Let’s put it like this, I think the state of our nation at this point in time, I am more concerned that things are not working as they should in our country at the moment, especially when you consider the issues of insecurity, poverty level and unemployment. I believe that our first challenge is how to hold our country together. In this part of the world, they said when trees fall on one another, you remove the one at the top first. That is my attitude at this point in time.
As for the issue of Lagos governorship, I think the first thing we should do is to get a lot of people out to come and vote. In the last governorship election in Lagos, only 18 percent of the population came out to vote, according to INEC statistics. It was the lowest in the country.
What was responsible for that poor figure and how can it be improved upon?.
We have cases of intimidation of voters, ballot snatching and other things that discourages the electorate from coming out to exercise their franchise. People must believe that their votes count and that is very important. That is why things like electronic transmission of votes begin to help, when you know that your vote counts. But if you have an impression that the actual figure will be different from what will be transmitted, then you don’t bother to come out. Also, good governance is very key. If people vote and those voted failed to deliver democracy dividends, then you will discourage them from voting in future elections. I think what matters is that the process must be open, transparent, free and fair.
Do you think the National Assembly handled the issue of electronic transmission of results well?
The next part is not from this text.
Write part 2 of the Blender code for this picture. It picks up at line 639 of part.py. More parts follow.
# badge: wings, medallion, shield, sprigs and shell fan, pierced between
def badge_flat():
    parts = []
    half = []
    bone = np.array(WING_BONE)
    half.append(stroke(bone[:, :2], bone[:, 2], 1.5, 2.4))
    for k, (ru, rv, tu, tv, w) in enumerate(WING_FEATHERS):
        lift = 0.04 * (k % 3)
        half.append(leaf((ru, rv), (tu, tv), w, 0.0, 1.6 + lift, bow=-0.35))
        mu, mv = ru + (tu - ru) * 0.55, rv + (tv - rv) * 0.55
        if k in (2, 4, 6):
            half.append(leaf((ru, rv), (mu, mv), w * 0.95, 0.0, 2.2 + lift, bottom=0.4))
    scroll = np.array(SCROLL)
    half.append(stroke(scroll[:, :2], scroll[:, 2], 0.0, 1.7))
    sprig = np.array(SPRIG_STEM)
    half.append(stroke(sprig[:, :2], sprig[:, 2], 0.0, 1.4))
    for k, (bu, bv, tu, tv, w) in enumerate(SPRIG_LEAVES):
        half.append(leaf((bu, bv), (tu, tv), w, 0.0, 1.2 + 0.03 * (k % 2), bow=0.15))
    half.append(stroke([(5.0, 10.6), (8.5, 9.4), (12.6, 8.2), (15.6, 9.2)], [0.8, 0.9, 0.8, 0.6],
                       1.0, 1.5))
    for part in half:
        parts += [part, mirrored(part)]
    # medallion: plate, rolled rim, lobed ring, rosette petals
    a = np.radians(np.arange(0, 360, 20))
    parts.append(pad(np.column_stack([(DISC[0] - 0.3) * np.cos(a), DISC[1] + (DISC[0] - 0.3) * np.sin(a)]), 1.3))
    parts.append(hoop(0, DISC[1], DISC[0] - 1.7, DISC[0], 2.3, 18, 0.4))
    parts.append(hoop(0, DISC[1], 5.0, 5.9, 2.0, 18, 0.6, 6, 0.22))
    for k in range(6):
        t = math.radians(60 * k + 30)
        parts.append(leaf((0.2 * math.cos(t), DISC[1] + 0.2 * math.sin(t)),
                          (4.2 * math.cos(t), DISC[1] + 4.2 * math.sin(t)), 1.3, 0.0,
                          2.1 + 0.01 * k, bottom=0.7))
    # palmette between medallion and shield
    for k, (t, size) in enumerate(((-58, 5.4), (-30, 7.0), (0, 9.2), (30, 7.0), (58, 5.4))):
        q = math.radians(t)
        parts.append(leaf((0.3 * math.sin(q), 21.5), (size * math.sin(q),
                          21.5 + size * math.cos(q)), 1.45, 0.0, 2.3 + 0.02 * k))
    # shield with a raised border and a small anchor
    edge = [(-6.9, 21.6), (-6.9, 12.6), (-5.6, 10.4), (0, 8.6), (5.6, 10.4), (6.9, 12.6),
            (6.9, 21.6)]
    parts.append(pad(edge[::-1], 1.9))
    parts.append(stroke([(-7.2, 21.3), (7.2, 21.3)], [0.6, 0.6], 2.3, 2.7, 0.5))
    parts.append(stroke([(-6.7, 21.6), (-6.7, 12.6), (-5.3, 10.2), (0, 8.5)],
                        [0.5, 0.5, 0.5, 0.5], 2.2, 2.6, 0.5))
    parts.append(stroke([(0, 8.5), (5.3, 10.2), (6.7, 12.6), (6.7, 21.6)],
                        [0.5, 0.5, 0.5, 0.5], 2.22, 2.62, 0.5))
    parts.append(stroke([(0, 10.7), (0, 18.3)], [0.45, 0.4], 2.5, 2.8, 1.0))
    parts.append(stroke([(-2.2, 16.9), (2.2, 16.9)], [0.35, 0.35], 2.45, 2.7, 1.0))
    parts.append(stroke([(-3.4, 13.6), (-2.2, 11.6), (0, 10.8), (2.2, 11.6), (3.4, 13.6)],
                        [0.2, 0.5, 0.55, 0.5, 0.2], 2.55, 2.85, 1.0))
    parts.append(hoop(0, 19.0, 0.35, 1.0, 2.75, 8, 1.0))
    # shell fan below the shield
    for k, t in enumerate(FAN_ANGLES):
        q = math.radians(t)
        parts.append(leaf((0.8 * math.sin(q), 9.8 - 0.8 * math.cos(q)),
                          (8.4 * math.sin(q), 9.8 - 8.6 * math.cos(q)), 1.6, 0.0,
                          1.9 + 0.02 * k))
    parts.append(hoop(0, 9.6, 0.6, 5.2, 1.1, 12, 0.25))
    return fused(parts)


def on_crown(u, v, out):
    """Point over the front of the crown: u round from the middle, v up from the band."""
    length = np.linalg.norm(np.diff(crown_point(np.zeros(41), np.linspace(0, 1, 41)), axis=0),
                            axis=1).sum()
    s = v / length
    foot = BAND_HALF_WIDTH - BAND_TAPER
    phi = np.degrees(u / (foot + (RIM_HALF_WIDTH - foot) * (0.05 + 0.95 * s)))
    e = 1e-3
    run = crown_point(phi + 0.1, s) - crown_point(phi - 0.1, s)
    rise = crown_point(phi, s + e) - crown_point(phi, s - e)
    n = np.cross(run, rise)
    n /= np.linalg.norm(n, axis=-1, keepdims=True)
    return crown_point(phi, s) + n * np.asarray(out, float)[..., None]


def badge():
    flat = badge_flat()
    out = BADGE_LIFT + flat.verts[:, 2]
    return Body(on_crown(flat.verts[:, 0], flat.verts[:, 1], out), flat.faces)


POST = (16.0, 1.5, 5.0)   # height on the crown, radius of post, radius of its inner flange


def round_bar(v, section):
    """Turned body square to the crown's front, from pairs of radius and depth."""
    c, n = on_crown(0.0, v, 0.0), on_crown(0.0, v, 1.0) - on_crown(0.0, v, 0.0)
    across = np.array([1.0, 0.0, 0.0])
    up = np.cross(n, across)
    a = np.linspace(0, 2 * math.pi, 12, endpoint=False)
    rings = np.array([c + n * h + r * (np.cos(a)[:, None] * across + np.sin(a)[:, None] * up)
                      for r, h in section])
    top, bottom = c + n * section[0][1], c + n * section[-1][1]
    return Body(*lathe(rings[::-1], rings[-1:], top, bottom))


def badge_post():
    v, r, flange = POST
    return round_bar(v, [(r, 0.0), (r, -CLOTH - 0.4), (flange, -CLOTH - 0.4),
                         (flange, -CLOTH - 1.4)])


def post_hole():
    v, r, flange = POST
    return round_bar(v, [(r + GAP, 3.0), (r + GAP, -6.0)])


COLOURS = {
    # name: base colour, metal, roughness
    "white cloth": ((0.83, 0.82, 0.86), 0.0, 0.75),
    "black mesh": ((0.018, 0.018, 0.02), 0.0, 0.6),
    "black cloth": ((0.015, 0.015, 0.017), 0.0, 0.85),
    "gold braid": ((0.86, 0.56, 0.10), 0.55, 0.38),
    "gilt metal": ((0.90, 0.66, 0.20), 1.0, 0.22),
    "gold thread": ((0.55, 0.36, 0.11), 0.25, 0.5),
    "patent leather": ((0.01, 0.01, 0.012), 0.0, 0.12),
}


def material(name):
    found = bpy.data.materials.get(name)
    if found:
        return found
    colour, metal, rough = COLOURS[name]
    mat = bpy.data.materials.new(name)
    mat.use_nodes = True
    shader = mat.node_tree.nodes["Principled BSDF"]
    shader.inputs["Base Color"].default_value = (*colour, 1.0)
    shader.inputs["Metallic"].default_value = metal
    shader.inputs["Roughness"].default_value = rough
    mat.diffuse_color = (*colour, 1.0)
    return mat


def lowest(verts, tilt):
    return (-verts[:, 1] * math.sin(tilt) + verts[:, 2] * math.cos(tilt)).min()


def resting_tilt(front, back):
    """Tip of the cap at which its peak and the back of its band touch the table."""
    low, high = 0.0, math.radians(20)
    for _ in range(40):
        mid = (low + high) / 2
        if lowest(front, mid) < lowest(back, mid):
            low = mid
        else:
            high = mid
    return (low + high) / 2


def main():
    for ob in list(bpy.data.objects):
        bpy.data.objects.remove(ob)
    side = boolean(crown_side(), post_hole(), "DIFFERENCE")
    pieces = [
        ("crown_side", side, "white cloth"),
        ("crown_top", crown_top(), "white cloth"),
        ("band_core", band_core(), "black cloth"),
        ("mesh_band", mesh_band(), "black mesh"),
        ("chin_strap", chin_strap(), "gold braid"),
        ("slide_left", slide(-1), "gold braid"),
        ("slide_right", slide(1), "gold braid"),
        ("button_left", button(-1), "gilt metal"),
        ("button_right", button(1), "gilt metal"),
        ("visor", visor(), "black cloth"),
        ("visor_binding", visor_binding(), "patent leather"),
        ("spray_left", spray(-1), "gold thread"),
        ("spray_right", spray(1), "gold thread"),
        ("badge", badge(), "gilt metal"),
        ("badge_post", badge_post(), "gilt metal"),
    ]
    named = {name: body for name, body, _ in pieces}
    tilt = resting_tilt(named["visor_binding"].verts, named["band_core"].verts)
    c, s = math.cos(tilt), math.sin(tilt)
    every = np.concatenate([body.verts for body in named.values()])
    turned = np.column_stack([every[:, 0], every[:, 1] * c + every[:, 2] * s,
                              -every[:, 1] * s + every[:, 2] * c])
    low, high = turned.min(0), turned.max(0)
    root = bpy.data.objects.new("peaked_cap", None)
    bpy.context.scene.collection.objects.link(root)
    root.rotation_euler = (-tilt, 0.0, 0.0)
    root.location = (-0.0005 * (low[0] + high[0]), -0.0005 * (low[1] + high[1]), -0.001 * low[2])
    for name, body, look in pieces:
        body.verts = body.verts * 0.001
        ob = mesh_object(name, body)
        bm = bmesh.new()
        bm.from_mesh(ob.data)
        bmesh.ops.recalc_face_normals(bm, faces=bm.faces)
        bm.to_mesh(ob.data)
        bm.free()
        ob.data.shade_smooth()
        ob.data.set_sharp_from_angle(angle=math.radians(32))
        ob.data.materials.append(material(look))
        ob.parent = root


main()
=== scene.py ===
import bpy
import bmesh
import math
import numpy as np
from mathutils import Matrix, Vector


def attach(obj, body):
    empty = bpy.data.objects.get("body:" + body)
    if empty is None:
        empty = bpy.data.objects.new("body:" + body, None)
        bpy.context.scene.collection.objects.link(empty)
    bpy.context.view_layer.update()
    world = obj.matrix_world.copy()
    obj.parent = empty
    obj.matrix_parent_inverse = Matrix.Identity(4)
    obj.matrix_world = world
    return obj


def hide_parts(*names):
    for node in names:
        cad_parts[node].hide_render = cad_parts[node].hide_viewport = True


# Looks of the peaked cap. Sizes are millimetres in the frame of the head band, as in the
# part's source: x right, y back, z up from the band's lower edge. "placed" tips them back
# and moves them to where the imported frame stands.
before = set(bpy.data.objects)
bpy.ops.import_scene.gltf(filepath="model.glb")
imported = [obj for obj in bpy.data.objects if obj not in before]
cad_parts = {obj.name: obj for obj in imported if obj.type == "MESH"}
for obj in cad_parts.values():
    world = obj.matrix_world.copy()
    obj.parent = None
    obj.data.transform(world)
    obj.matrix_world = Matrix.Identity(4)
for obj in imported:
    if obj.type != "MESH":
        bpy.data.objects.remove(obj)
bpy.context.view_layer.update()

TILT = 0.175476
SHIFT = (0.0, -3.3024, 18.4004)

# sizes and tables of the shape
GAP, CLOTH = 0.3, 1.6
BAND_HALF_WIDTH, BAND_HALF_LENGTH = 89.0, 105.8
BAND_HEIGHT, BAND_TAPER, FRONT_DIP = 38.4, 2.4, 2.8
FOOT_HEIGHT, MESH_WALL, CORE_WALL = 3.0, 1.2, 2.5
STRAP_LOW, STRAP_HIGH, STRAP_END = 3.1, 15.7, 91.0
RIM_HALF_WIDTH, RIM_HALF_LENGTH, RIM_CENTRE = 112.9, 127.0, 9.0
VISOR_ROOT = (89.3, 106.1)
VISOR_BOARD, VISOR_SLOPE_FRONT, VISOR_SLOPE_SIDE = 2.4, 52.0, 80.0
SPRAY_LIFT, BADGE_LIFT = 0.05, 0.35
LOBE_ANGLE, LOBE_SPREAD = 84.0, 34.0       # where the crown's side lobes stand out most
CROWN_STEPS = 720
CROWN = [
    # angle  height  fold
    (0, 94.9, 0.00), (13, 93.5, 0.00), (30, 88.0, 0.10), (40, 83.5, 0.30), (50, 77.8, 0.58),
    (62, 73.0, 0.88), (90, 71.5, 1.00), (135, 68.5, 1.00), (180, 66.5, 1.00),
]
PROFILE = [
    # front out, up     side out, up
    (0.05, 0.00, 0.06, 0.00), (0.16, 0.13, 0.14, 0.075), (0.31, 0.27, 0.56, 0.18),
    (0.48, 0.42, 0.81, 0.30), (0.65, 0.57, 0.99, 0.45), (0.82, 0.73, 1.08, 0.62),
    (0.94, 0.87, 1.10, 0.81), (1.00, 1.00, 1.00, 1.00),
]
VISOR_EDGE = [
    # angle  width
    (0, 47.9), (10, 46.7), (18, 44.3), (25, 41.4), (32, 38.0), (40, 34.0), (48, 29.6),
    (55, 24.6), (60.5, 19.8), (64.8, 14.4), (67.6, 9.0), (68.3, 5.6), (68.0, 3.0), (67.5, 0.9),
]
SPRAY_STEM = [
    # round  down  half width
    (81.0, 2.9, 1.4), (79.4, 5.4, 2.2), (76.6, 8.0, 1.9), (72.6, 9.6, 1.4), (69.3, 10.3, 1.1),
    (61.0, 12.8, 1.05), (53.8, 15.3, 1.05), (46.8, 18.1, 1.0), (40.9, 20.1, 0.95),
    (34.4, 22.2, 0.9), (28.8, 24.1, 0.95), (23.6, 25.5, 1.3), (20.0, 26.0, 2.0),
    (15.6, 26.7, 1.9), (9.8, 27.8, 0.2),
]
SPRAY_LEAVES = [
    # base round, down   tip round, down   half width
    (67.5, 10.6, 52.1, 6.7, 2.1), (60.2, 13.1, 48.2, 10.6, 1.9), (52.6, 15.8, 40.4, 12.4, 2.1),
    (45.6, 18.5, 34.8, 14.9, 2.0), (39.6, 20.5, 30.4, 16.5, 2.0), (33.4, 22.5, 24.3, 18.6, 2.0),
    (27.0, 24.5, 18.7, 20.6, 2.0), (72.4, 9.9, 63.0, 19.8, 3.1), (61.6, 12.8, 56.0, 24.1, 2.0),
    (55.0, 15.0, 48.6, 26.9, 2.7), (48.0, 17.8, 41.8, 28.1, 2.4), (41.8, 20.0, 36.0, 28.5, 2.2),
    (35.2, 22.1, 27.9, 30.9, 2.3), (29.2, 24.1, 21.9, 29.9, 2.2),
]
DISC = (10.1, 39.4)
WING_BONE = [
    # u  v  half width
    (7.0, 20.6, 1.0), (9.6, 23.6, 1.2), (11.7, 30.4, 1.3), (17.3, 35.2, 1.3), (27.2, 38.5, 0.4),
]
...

No, they didn’t. They have not shown that they are interested in deepening democracy in the country. I can’t even say now this is exactly what their decision was. I think it would have been better if they have fears, they should leave it to INEC to decide whether it is applicable or not. If you have a situation where there is 90 percent coverage, you don’t because of 10 percent throw out the entire system. At worst for the 10 percent, you can do manual. I strongly believe they should have left it to INEC as an autonomous body to decide whether it is possible or not.